EXTRACTED ENTRIES
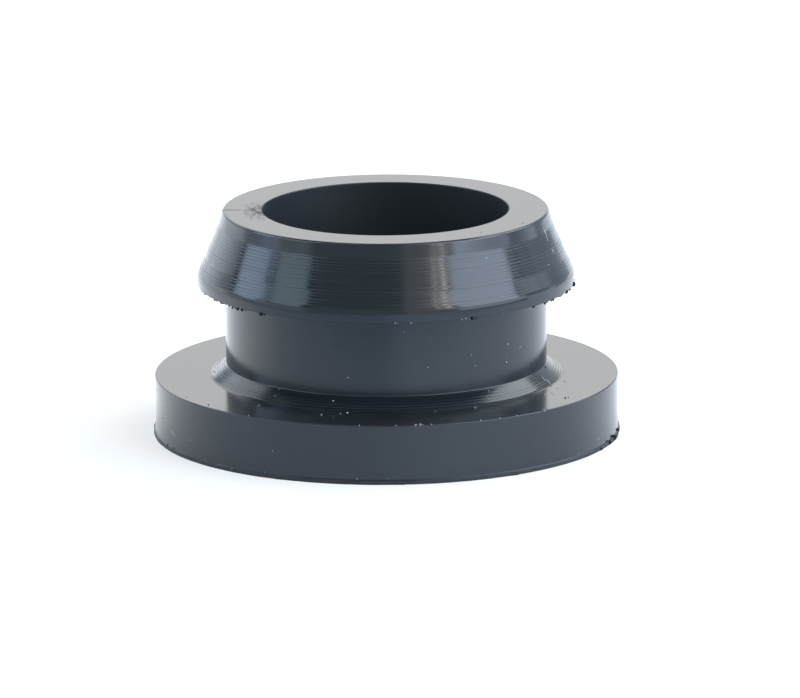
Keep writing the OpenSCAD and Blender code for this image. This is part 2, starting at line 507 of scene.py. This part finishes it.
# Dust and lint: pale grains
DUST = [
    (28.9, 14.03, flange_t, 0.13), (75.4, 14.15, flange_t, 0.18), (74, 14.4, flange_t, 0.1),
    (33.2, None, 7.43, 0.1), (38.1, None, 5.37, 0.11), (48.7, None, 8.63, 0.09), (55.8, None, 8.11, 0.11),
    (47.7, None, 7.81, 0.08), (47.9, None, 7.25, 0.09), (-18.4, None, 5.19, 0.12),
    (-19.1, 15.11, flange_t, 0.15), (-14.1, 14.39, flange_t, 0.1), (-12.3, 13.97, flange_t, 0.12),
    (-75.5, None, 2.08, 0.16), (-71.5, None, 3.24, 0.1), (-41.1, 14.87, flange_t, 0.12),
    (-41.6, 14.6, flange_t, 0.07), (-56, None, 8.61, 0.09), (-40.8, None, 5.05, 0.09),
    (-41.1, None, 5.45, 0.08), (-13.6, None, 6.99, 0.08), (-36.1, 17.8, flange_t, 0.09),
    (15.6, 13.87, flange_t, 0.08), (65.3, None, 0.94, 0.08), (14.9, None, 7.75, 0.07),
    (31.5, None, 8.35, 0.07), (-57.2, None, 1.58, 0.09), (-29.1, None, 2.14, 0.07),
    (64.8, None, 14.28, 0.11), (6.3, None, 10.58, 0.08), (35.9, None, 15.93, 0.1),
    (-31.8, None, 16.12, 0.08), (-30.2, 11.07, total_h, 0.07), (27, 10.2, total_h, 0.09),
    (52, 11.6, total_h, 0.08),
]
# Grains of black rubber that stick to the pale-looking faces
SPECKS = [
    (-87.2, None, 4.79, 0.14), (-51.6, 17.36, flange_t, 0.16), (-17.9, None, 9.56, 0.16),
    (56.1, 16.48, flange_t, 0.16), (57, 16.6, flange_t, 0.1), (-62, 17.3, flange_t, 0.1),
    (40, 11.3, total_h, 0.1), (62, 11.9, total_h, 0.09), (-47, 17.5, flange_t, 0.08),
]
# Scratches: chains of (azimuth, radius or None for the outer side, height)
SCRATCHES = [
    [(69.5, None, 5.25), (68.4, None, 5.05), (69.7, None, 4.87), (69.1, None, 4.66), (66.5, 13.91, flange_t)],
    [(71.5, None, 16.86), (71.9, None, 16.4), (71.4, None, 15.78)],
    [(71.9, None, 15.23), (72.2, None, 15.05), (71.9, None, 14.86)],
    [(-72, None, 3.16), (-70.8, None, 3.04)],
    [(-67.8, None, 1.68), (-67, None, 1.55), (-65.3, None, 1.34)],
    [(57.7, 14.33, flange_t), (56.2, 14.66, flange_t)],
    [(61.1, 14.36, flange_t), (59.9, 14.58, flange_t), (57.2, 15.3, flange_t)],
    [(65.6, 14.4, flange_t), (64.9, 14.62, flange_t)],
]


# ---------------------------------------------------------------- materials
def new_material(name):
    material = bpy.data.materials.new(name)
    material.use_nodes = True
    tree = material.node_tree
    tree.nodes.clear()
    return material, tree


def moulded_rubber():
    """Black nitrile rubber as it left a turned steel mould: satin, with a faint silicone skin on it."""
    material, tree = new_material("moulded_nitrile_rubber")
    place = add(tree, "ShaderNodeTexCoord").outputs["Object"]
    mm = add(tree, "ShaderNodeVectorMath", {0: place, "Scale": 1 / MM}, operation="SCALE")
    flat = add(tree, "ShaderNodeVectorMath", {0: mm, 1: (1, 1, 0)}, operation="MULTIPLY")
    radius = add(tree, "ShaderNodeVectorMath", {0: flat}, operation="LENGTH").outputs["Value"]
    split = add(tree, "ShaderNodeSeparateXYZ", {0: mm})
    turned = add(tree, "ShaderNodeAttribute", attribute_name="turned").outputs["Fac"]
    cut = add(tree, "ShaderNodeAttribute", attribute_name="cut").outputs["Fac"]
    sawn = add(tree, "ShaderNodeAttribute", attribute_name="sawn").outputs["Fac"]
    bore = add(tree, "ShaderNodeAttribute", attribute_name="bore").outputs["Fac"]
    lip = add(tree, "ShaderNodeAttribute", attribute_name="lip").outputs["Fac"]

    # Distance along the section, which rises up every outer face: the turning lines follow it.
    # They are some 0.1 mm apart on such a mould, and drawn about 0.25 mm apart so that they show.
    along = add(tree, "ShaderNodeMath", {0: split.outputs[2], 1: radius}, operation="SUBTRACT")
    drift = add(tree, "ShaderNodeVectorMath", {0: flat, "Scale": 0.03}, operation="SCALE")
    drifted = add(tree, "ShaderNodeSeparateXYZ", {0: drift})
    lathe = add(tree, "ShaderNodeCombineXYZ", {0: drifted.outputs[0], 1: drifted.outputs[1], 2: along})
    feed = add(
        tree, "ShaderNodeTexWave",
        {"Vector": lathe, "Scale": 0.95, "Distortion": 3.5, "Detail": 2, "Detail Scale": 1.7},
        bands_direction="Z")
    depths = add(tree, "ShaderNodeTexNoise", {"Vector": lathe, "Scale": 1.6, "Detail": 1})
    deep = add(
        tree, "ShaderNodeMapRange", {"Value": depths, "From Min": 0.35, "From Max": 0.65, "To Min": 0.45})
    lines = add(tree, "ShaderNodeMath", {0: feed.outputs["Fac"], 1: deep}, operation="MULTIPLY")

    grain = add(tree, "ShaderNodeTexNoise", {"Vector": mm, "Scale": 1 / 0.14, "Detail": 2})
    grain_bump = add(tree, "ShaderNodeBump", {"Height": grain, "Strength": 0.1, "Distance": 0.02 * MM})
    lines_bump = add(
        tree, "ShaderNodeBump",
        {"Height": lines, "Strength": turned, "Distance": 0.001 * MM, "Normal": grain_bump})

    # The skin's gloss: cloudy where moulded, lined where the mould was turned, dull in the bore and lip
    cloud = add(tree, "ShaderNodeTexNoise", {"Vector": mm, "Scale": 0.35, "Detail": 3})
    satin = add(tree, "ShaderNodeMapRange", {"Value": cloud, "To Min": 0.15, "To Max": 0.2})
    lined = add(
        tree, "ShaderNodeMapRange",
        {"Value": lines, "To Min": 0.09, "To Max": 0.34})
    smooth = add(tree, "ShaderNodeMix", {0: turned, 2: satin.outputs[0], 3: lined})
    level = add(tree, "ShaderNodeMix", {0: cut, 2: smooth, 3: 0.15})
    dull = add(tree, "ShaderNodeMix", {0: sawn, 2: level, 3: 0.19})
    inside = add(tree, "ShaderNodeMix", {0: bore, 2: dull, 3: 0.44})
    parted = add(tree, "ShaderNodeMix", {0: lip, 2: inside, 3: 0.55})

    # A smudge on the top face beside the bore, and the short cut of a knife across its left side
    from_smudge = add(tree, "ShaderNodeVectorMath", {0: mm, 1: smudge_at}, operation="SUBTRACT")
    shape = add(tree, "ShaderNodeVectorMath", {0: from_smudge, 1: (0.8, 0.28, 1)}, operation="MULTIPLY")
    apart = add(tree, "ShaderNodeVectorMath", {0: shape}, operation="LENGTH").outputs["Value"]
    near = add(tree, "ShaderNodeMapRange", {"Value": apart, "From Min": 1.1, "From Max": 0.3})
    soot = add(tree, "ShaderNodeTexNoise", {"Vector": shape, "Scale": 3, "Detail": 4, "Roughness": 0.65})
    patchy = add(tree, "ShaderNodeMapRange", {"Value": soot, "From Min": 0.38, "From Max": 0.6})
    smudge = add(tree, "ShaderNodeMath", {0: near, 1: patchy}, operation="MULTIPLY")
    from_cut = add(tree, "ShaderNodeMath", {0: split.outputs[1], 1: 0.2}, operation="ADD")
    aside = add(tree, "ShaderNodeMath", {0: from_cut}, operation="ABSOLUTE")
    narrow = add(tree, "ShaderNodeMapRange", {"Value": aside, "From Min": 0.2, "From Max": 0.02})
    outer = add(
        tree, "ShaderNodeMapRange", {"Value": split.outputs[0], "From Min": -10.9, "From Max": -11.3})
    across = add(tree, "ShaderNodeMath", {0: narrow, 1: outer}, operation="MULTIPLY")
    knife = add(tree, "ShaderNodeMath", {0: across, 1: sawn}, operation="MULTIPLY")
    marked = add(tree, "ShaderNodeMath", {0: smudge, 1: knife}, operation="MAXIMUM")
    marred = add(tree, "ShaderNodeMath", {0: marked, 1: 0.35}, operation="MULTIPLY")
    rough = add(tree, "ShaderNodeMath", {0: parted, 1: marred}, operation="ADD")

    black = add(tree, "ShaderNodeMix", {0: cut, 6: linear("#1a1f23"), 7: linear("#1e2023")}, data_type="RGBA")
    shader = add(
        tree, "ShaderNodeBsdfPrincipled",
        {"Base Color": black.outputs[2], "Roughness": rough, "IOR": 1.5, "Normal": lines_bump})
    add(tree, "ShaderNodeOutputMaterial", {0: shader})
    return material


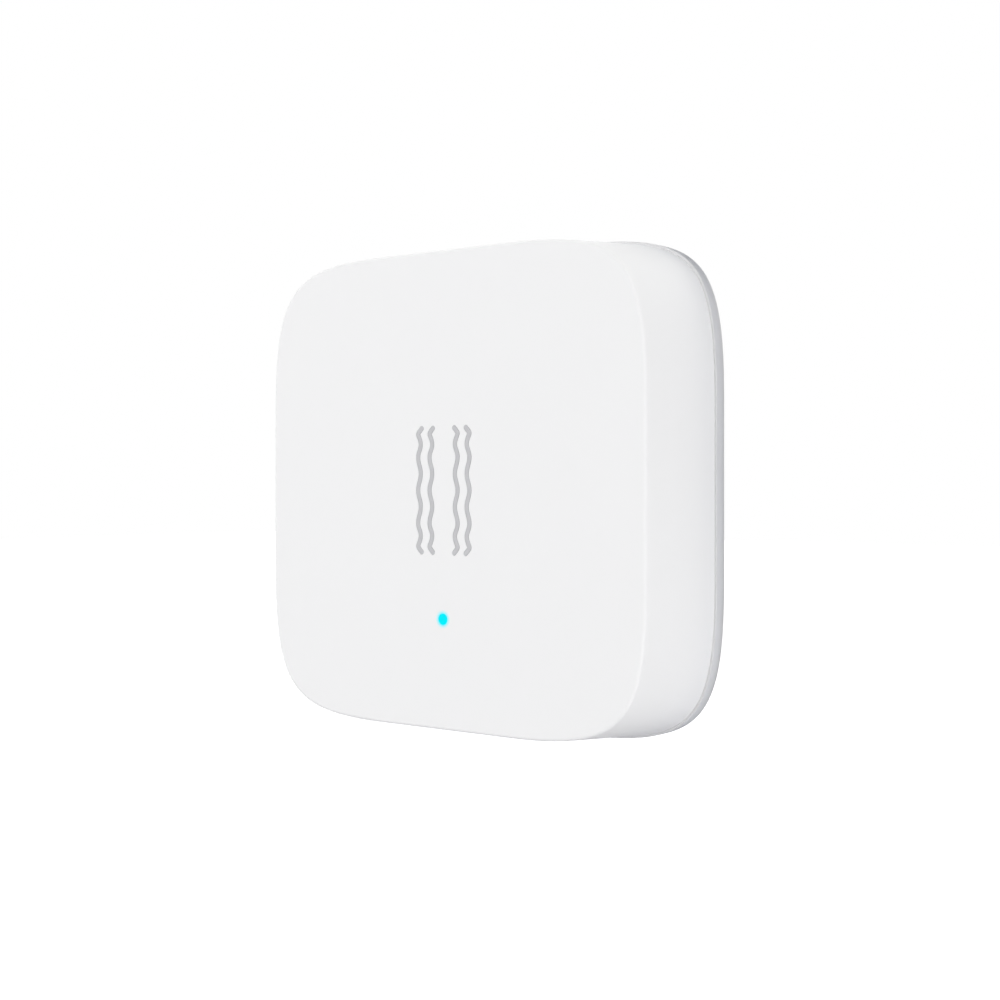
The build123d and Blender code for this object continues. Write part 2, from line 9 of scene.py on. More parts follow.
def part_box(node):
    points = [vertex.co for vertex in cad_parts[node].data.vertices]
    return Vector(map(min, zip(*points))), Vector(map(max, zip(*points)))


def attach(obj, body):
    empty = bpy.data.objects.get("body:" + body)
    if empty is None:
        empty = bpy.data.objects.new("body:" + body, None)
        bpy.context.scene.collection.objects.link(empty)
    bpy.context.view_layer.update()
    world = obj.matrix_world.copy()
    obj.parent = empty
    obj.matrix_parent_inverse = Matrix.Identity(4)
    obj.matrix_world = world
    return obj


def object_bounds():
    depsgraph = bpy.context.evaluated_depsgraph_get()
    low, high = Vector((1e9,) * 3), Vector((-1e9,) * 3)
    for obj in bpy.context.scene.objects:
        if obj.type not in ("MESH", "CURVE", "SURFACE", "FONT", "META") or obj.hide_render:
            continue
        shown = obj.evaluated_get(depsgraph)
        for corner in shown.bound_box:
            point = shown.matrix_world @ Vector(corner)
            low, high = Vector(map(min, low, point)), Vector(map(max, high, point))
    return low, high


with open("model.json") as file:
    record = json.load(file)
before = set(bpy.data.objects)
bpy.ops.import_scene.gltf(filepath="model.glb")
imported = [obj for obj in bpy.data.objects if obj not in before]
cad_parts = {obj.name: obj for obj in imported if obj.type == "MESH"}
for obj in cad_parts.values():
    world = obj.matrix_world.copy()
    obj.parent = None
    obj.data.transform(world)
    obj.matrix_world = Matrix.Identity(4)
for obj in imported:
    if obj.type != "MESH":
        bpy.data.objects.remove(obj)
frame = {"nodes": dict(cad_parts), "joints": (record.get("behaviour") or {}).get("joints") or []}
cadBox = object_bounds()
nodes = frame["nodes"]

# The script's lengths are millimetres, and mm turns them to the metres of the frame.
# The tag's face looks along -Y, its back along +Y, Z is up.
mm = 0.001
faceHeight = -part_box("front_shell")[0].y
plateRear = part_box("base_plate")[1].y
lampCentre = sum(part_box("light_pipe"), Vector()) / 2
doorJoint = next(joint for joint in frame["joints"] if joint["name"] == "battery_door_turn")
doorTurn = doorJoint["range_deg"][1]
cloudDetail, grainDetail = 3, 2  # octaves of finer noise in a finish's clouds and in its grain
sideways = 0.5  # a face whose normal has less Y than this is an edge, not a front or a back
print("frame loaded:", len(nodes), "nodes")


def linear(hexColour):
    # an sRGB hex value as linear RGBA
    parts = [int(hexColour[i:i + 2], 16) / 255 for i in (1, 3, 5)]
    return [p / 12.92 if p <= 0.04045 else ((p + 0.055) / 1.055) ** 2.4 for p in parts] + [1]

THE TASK
Copy all lines from the entries that contain the word "points".

OUTPUT BELOW
    points = [vertex.co for vertex in cad_parts[node].data.vertices]
    return Vector(map(min, zip(*points))), Vector(map(max, zip(*points)))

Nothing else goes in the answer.